Ce panorama littéraire est enrichi par un double volet anthologique sélectionnant sur une centaine de pages les auteurs de langue arabe d’un côté et les auteurs francophones de l’autre.

Le regard porté par Samia Kassab-Charfi et Adel Kheder sur la littérature de Tunisie au XXe siècle a pour mérite de replacer leur pays à sa juste mesure dans l’univers littéraire, en en dévoilant la richesse trop insoupçonnée et la force de ses interrogations. Cette traversée littéraire nous fait entendre les voix de générations différentes et d’inspirations hétérogènes qui mêlent les genres et les courants, les aspects majeurs et mineurs. Elle témoigne d’une imprégnation profonde du pays et révèle une réflexion fondée sur l’expérience de l’altérité, la question de l’identité et le rapport à l’histoire. Elle offre aussi une aide pour comprendre l’état actuel du monde arabe. Pour F. Mellah qui poursuit cette recherche, il faut revenir à la source des déchirures et des malheurs qui encombrent aujourd’hui cette partie sud de la Méditerranée, tandis que Fawzia Zaouri se heurte à la « chancelante équivocité du monde ». Hédi Kaddour donne une dimension pleinement tunisienne à sa saga des années 1920 sous le protectorat, Les Prépondérants, où se décèle l’analogie avec les appétits impérialistes contemporains.
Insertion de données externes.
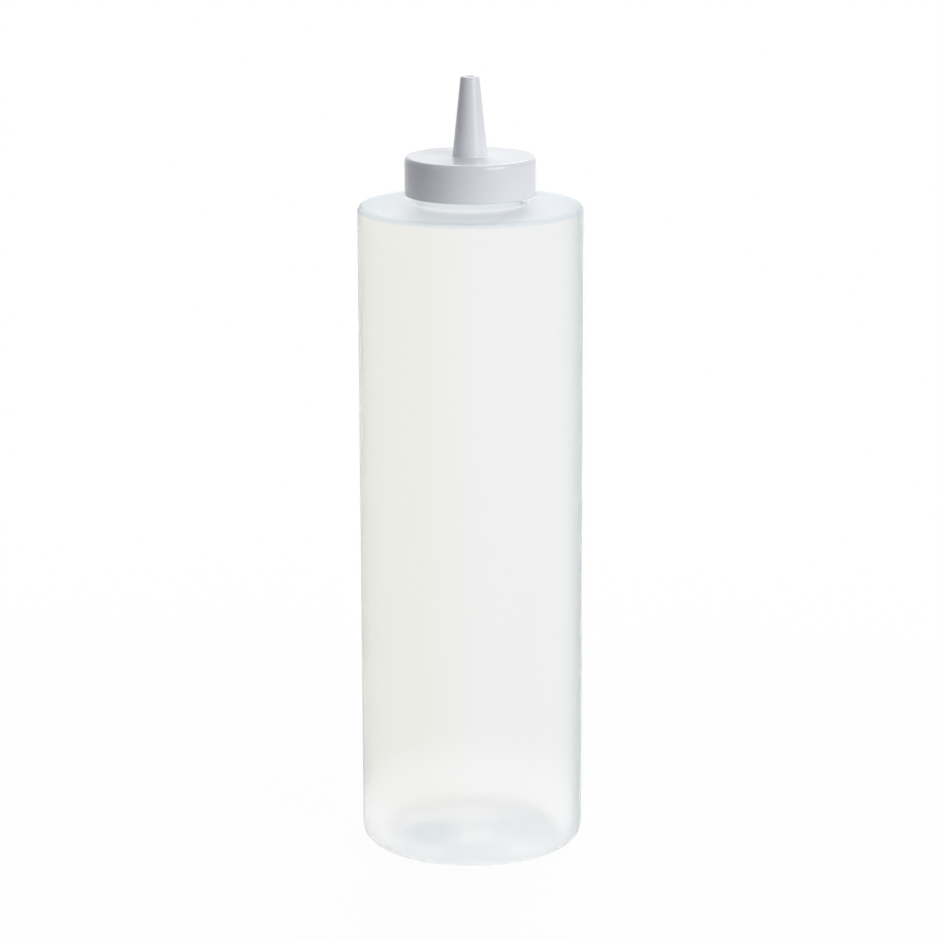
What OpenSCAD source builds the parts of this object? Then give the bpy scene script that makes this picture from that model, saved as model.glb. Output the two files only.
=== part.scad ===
// Squeeze bottle for sauce, with a screw cap that ends in a cone nozzle.
// Millimetres. +Z is up, and the origin is the middle of the foot ring's underside.

/* [Body] */
// Outside diameter of the body
body_d = 70; // [56:1:90]
// Height of the shoulder where it meets the neck
shoulder_h = 205.4; // [120:0.2:260]
// Thickness of the blown wall
wall = 1.1; // [0.8:0.1:1.3]
// Outside radius of the corner between wall and shoulder
corner_r = 1.8; // [1.5:0.1:6]
// Angle at which the shoulder climbs towards the neck, in degrees
shoulder_tilt = 1.5; // [0:0.5:20]

/* [Base] */
// Outside radius of the heel, where the wall turns in to the foot
heel_r = 5.2; // [3:0.1:9]
// Width of the flat land that the bottle stands on
foot_land = 2.4; // [1.5:0.1:5]
// Height of the pushed-up middle of the base
push_up = 3.2; // [3:0.1:8]

/* [Neck finish] */
// Diameter over the thread's crest
crest_d = 37.5; // [34:0.1:40]
// Height of the thread's crest over the neck
thread_depth = 1.2; // [0.9:0.05:1.4]
// Rise of the thread in one turn
thread_pitch = 4.233; // [3.6:0.001:5]
// Turns that each of the two threads makes
thread_turns = 1.25; // [1:0.05:1.3]
// Width of the thread's crest
thread_crest_w = 1; // [0.7:0.05:1.1]
// Slope of the thread's flanks, in degrees
flank_a = 30; // [20:1:35]
// Distance from the rim to the start of the thread
thread_start = 1.2; // [1.1:0.1:1.6]
// Thickness of the neck
neck_wall = 2.35; // [1.8:0.05:3.5]
// Height of the rim above the shoulder
neck_h = 12.3; // [11.5:0.1:16]
// Radius of the fillet where the neck leaves the shoulder
neck_fillet = 0.8; // [0.4:0.1:1.5]
// Radius that eases the bore into the body
mouth_fillet = 2; // [1:0.1:3]
// Radius on both edges of the rim
rim_r = 0.5; // [0.2:0.1:0.9]

/* [Cap] */
// Height of the skirt and deck
cap_h = 11.9; // [11:0.1:12.6]
// Thickness of the skirt
skirt_wall = 1.22; // [0.9:0.01:2]
// Thickness of the deck
deck_t = 1.4; // [1:0.1:2.4]
// Height of the bevel round the top edge
bevel_h = 1.2; // [0.3:0.1:2]
// Inward run of the bevel round the top edge
bevel_in = 0.6; // [0.2:0.1:1.2]
// Bevel on both lower edges of the skirt
skirt_ease = 0.3; // [0.1:0.05:0.4]
// Distance from the skirt's lower edge to the start of its thread
thread_lead = 0.5; // [0.45:0.05:0.9]

/* [Nozzle] */
// Height of the nozzle above the deck
nozzle_h = 24.6; // [14:0.1:40]
// Diameter of the cone where it meets the deck
nozzle_base_d = 11; // [9:0.1:16]
// Diameter of the cone at its tip
nozzle_tip_d = 5.8; // [5:0.1:7.5]
// Thickness of the cone at its base
nozzle_wall = 1.3; // [0.9:0.05:1.8]
// Bore of the outlet
outlet_d = 2.6; // [1.6:0.1:3.4]
// Length of the straight outlet
outlet_l = 4; // [2:0.5:8]
// Radius of the fillets where the cone meets the deck
nozzle_fillet = 0.5; // [0.4:0.1:1.6]
// Radius on the tip's outer edge
tip_r = 0.6; // [0.2:0.1:0.9]

/* [Seal] */
// Thickness of the washer
seal_t = 0.8; // [0.5:0.05:1.2]
// How far the washer reaches in past the bore of the neck
seal_lap = 0.2; // [0:0.1:1.5]
// How far the bead that holds the washer stands in from the skirt
bead_in = 0.6; // [0.5:0.05:0.7]
// Height of the bead that holds the washer
bead_h = 0.9; // [0.6:0.05:1]
// Distance from the bead's upper end down to its peak
bead_peak = 0.3; // [0.2:0.05:0.5]

/* [Clearances] */
// Room between the neck's thread and the skirt
skirt_play = 0.35; // [0.25:0.05:0.6]
// Room between the skirt's thread and the neck
crest_play = 0.4; // [0.3:0.05:0.6]
// Room between the flanks that meet when the cap is tight
flank_play = 0.15; // [0.1:0.05:0.3]
// Room between the washer and the skirt
seal_play = 0.3; // [0.2:0.05:0.4]
// Room above and below the washer
seat_gap = 0.05; // [0.02:0.01:0.1]

/* [Hidden] */
$fn = 144;
// Turn of one straight step along an arc, in degrees
arc_step = 15;
// Length by which a cut runs past the faces that it opens
over = 1;
// Straight steps in one turn of a thread
thread_sides = 48;
// Turn over which a thread runs out at each end, in degrees
thread_fade = 40;
// Share of its height that a thread has at its very end
thread_end = 0.2;
// Depth that a thread's foot is sunk into its wall
thread_sink = 0.4;
body_r = body_d / 2;
neck_r = crest_d / 2 - thread_depth;
mouth_r = neck_r - neck_wall;
rim_z = shoulder_h + neck_h;
push_r = push_up / 2;
foot_in_r = body_r - heel_r - foot_land;
disc_r = foot_in_r - push_up;
deck_under_z = rim_z + seal_t + 2 * seat_gap;
deck_z = deck_under_z + deck_t;
skirt_z = deck_z - cap_h;
skirt_in_r = crest_d / 2 + skirt_play;
cap_r = skirt_in_r + skirt_wall;
tip_z = deck_z + nozzle_h;
// Height of the skirt's thread over the skirt's inner face
skirt_thread_depth = thread_depth + skirt_play - crest_play;
// Middle of each thread at its lower end
neck_thread_z = rim_z - thread_start - thread_w(thread_depth) / 2 - thread_pitch * thread_turns;
skirt_thread_z = skirt_z + thread_lead + thread_w(skirt_thread_depth) / 2;
// Drop from the neck's thread to the skirt's thread that lies under it
thread_drop = (thread_crest_w + thread_w(skirt_thread_depth - skirt_play)) / 2 + flank_play;
// Turn that brings the skirt's thread under the neck's thread by that drop
skirt_thread_turn = 360 * (skirt_thread_z - neck_thread_z + thread_drop) / thread_pitch;
nozzle_base_r = nozzle_base_d / 2;
outlet_r = outlet_d / 2;
bore_base_r = nozzle_base_r - nozzle_wall;
// Half angles of the cone outside and inside
cone_a = atan((nozzle_base_r - nozzle_tip_d / 2) / nozzle_h);
bore_a = atan((bore_base_r - outlet_r) / (nozzle_h - outlet_l + deck_t));

// Points along an arc in the radius and height plane, from angle a to angle b
function arc(centre, r, a, b) =
    let (steps = ceil(abs(b - a) / arc_step))
    [for (i = [0 : steps]) let (t = a + (b - a) * i / steps) centre + r * [cos(t), sin(t)]];

// Height of the shoulder's outer face at a radius
function shoulder_z(r) = shoulder_h - (r - neck_r) * tan(shoulder_tilt);

// Radius of the nozzle's outer face at a height
function cone_r(z) = nozzle_base_r - (z - deck_z) * tan(cone_a);

// Radius of the nozzle's bore at a height
function bore_r(z) = bore_base_r - (z - deck_under_z) * tan(bore_a);

// Centre of the rounded corner between the wall and the shoulder
function shoulder_corner() =
    [body_r - corner_r, shoulder_z(body_r - corner_r) - corner_r / cos(shoulder_tilt)];

// Centre of a fillet between a vertical neck face and a face at a depth under the shoulder
function shoulder_fillet(r, fillet, depth) =
    [r + fillet, shoulder_z(r + fillet) + (fillet - depth) / cos(shoulder_tilt)];

// Outer face of the bottle, from the middle of the base to the rim
function bottle_outside() =
    [
        [0, push_up],
        each arc([disc_r, push_r], push_r, 90, 0),
        each arc([foot_in_r, push_r], push_r, 180, 270),
        each arc([body_r - heel_r, heel_r], heel_r, 270, 360),
        each arc(shoulder_corner(), corner_r, 0, 90 - shoulder_tilt),
        each arc(shoulder_fillet(neck_r, neck_fillet, 0), neck_fillet, 270 - shoulder_tilt, 180),
        each arc([neck_r - rim_r, rim_z - rim_r], rim_r, 0, 90)
    ];

// Inner face of the bottle, from the rim back to the middle of the base
function bottle_inside() =
    [
        each arc([mouth_r + rim_r, rim_z - rim_r], rim_r, 90, 180),
        each arc(shoulder_fillet(mouth_r, mouth_fillet, wall), mouth_fillet, 180, 270 - shoulder_tilt),
        each arc(shoulder_corner(), corner_r - wall, 90 - shoulder_tilt, 0),
        each arc([body_r - heel_r, heel_r], heel_r - wall, 360, 270),
        each arc([foot_in_r, push_r], push_r - wall, 270, 180),
        each arc([disc_r, push_r], push_r + wall, 0, 90),
        [0, push_up + wall]
    ];

// Width of a thread at a depth below its crest
function thread_w(depth) = thread_crest_w + 2 * depth * tan(flank_a);

// Section of a thread in radius and height, grown to a share of its full height
function thread_section(wall_r, height, share) =
    let (side = sign(height), foot_w = thread_w(abs(height) + thread_sink))
    [
        [wall_r - side * thread_sink, -side * foot_w / 2],
        [wall_r + height * share, -side * thread_crest_w / 2],
        [wall_r + height * share, side * thread_crest_w / 2],
        [wall_r - side * thread_sink, side * foot_w / 2]
    ];

// Right-hand thread on a round wall, standing out from it, or in from it where height is negative
module thread(wall_r, height) {
    steps = round(thread_turns * thread_sides);
    sweep = 360 * thread_turns;
    points = [
        for (i = [0 : steps])
            let (a = sweep * i / steps, run = min(a, sweep - a) / thread_fade)
            for (p = thread_section(wall_r, height, min(1, thread_end + run)))
                [p.x * cos(a), p.x * sin(a), p.y + thread_pitch * a / 360]
    ];
    sides = [
        for (i = [0 : steps - 1], j = [0 : 3])
            let (k = (j + 1) % 4, here = 4 * i, next = 4 * i + 4)
            each [[here + j, here + k, next + k], [here + j, next + k, next + j]]
    ];
    ends = [[3, 2, 1, 0], [for (j = [0 : 3]) 4 * steps + j]];
    polyhedron(points, concat(sides, ends));
}

// One-piece blown bottle
module bottle() {
    color([0.93, 0.94, 0.93])
        union() {
            rotate_extrude()
                polygon(concat(bottle_outside(), bottle_inside()));
            translate([0, 0, neck_thread_z])
                thread(neck_r, thread_depth);
        }
}

// Washer between the rim and the deck
module seal_liner() {
    color([0.97, 0.97, 0.96])
        translate([0, 0, rim_z + seat_gap])
            difference() {
                cylinder(h = seal_t, r = skirt_in_r - seal_play);
                translate([0, 0, -over])
                    cylinder(h = seal_t + 2 * over, r = mouth_r - seal_lap);
            }
}

// Outer face of the cap, from the foot of the skirt to the outlet
function cap_outside() =
    [
        [cap_r - skirt_ease, skirt_z],
        [cap_r, skirt_z + skirt_ease],
        [cap_r, deck_z - bevel_h],
        [cap_r - bevel_in, deck_z],
        each arc(
            [cone_r(deck_z + nozzle_fillet) + nozzle_fillet / cos(cone_a), deck_z + nozzle_fillet],
            nozzle_fillet, 270, 180 + cone_a),
        each arc([cone_r(tip_z - tip_r) - tip_r / cos(cone_a), tip_z - tip_r], tip_r, cone_a, 90)
    ];

// Inner face of the cap, from the outlet back to the foot of the skirt
function cap_inside() =
    [
        [outlet_r, tip_z],
        [outlet_r, tip_z - outlet_l],
        each arc(
            [bore_r(deck_under_z + nozzle_fillet) + nozzle_fillet / cos(bore_a), deck_under_z + nozzle_fillet],
            nozzle_fillet, 180 + bore_a, 270),
        [skirt_in_r, deck_under_z],
        [skirt_in_r, rim_z],
        [skirt_in_r - bead_in, rim_z - bead_peak],
        [skirt_in_r, rim_z - bead_h],
        [skirt_in_r, skirt_z + skirt_ease],
        [skirt_in_r + skirt_ease, skirt_z]
    ];

// Screw cap with its deck and nozzle
module nozzle_cap() {
    color([0.9, 0.91, 0.93])
        union() {
            rotate_extrude()
                polygon(concat(cap_outside(), cap_inside()));
            translate([0, 0, skirt_thread_z])
                rotate([0, 0, skirt_thread_turn])
                    thread(skirt_in_r, -skirt_thread_depth);
        }
}

bottle();
seal_liner();
nozzle_cap();
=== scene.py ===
import math

import bmesh
import bpy
from mathutils import Euler, Matrix, Vector


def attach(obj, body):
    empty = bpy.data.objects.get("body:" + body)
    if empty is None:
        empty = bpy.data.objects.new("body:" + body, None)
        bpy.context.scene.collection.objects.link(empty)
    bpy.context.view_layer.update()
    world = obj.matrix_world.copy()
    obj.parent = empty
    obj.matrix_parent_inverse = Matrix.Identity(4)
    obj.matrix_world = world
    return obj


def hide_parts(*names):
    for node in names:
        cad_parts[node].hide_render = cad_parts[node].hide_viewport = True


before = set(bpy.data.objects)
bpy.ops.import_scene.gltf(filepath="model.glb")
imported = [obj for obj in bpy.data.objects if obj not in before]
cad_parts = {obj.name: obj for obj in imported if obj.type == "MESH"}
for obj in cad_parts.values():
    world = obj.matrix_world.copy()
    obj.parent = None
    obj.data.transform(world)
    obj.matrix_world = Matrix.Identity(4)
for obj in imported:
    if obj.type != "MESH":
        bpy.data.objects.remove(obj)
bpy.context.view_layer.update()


# The camera stands where the photographer's stood: a long lens, a little more than a metre in
# front of the bottle and 39 cm up, looking slightly down on the cap. The picture leans by a fifth
# of a degree, so the camera does too.

CAMERA_PLACE = (0.0, -1.1188, 0.3893)
CAMERA_PITCH = 13.52
CAMERA_YAW = 0.019
CAMERA_ROLL = -0.19

eye = bpy.data.cameras.new("long_lens")
eye.sensor_width = 36
eye.lens = 139.98
eye.dof.use_dof = False
camera = bpy.data.objects.new("camera", eye)
bpy.context.scene.collection.objects.link(camera)
camera.matrix_world = (
    Matrix.Translation(CAMERA_PLACE)
    @ Euler((math.radians(90 - CAMERA_PITCH), 0, math.radians(CAMERA_YAW))).to_matrix().to_4x4()
    @ Matrix.Rotation(math.radians(CAMERA_ROLL), 4, "Z")
)
bpy.context.scene.camera = camera


# The bottle is one blown piece of natural low-density polyethylene, milky and see-through. A hot
# tube of plastic was closed in a two-part mould and blown against its walls, so it has a thin
# wall, a parting line down each side and a pinched seam across its base. The neck has a thread.

MM = 0.001

BODY_R = 35.0
SHOULDER_H = 205.4
SHOULDER_TILT = 1.5
CORNER_R = 1.8
WALL = 1.1
HEEL_R = 5.2
FOOT_LAND = 2.4
PUSH_UP = 3.2
PUSH_R = 1.6
NECK_R = 17.55
NECK_WALL = 2.35
RIM_Z = 217.7
RIM_R = 0.5
NECK_FILLET = 0.8
MOUTH_FILLET = 2.0

MOUTH_R = NECK_R - NECK_WALL
FOOT_IN_R = BODY_R - HEEL_R - FOOT_LAND
DISC_R = FOOT_IN_R - 2 * PUSH_R

THREAD_PITCH = 4.233
THREAD_DEGREES = 450
THREAD_CREST = 1.0
THREAD_FLANK = math.tan(math.radians(30))
THREAD_FADE = 40
THREAD_END = 0.2
NECK_THREAD_Z = 210.016
NECK_THREAD_DEPTH = 1.2

PARTING_HEIGHT = 0.07
PARTING_HALF = 0.28
PARTING_CREST = 0.03
WALL_WAVE = 0.035
WAVE_LOW_Z = 12
WAVE_HIGH_Z = 200
SEAM_HALF = 0.9
SEAM_DROP = 0.9
SEAM_END_R = 19
BASE_SWELL = 0.7
CLOSE = 0.01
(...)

Pour cet ouvrage, il obtient en 2015 le Grand Prix de l’Académie française, ex-aequo avec Boualem Sansal.

Pour reprendre l’expression de Salah Garmadi, ce florilège savamment composé est un livre « arabo-franco-phone » qui fait honneur à la Tunisie et à leurs auteurs et qui, avec le concours des professeurs qui enseignent dans le pays, ne peut qu’y favoriser l’amour de notre langue.